Que dire alors des ‘réincarnations’ de tel ou tel maître ?- Les textes nous disent effectivement que le Bouddha, lors de son éveil sous l’arbre de la bodhi, a vu défiler toutes ses vies antérieures. On sait aussi que les dalaï-lamas tibétains sont tous considérés comme les réincarnations successives du premier. Dans le film Little Bouddha, « le spectateur a nettement l’impression que c’est le même protagoniste qui se réincarne de vie en vie, depuis l’Inde ancienne jusqu’à l’Amérique moderne, comme si (la vision tibétaine) de la réincarnation était dans la droite ligne de l’enseignement du Bouddha. » (B. Faure) « Utiliser le mot ‘réincarnation’ pour désigner les tülku est … abusif et trompeur », précise Philippe Cornu, lui-même pratiquant du Dzogchen (bouddhisme tibétain). « C’est un usage populaire et non le terme correct. S’il y avait, comme le veut la croyance populaire tibétaine, de grands maîtres qui se réincarnent de vie en vie, il faudrait alors se demander : qui ou quoi se réincarne ? » Et il ajoute : « Dans la pratique, quand on interroge des tülku, ils déclarent le plus souvent ne pas se rappeler de leurs vies passées, sauf dans leur petite enfance où des souvenirs vifs peuvent persister. Mais tous ressentent une puissante connexion spirituelle avec des maîtres et des lieux spirituels qui sont en lien direct avec leur prédécesseur. »

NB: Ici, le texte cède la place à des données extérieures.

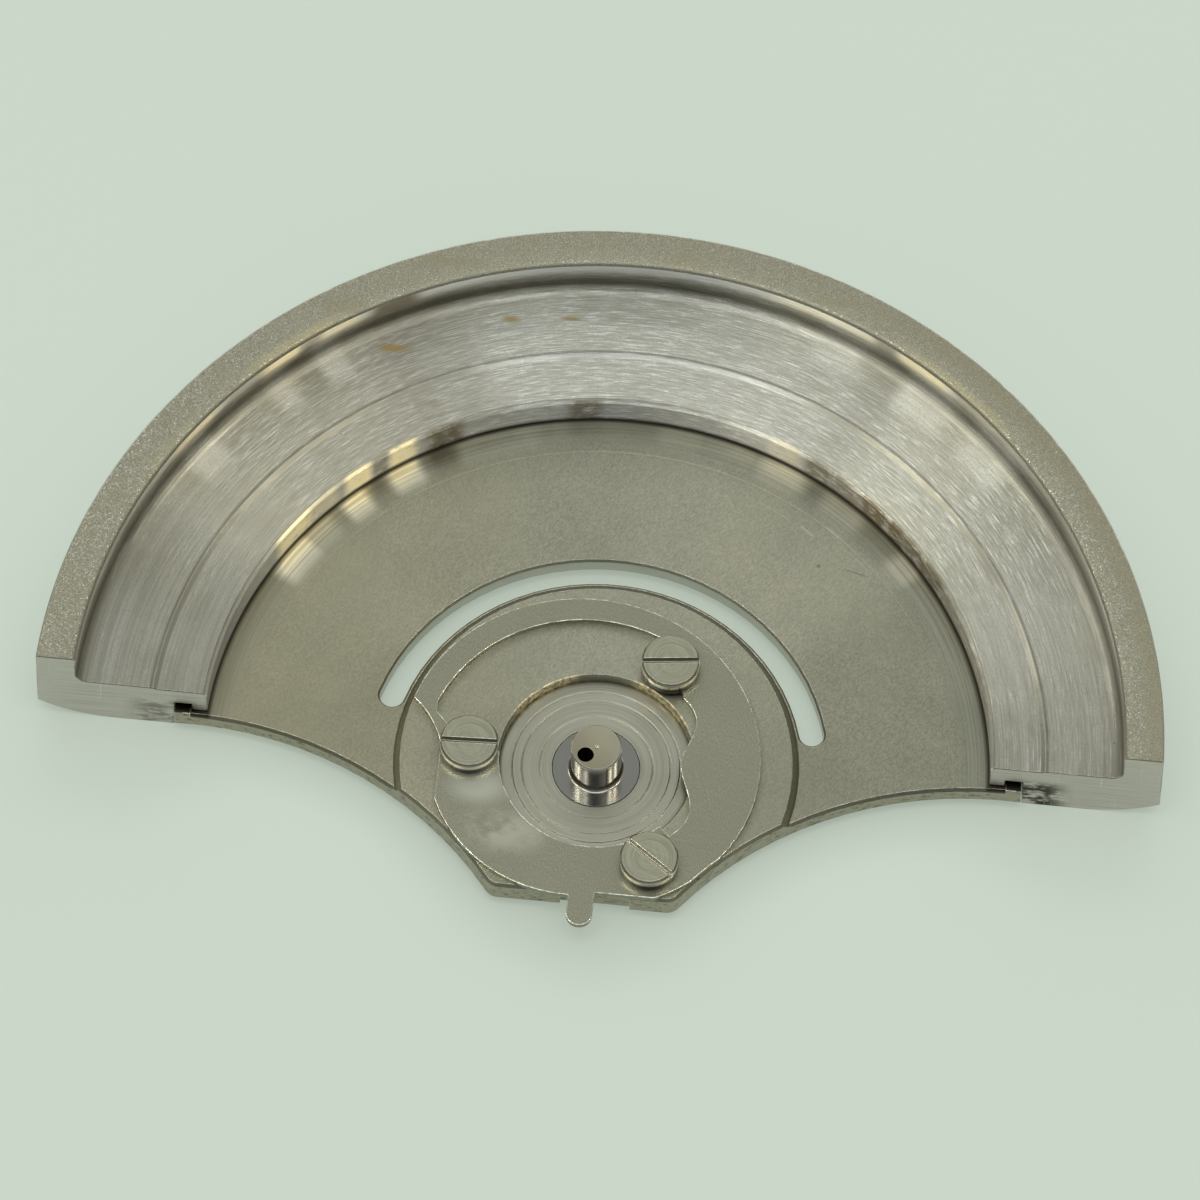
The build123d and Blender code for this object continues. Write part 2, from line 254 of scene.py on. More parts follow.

Le phénomène des réincarnations est donc étroitement lié à la culture tibétaine. « Mais, commente Bernard Faure, … le système a peut-être fait son temps. À l’heure où les Chinois communistes s’activent à trouver des lamas réincarnés parmi leurs partisans, ses inconvénients pour les Tibétains semblent en voie de l’emporter sur ses avantages. C’est peut-être sur cet arrière-plan qu’il faut interpréter l’intention, exprimée par le présent dalaï-lama, de ne pas se réincarner. » Pour approfondir : Philippe Cornu, Le bouddhisme, une philosophie du bonheur ?, Le Seuil, Paris, 2013. Particulièrement le chapitre 5 : Qu’est-ce que le karman ?
4 février 2015 à 17:24
Matthys
Merci pour votre réponse qui éclaire grandement ma compréhension. Ca devient tout de suite beaucoup plus logique.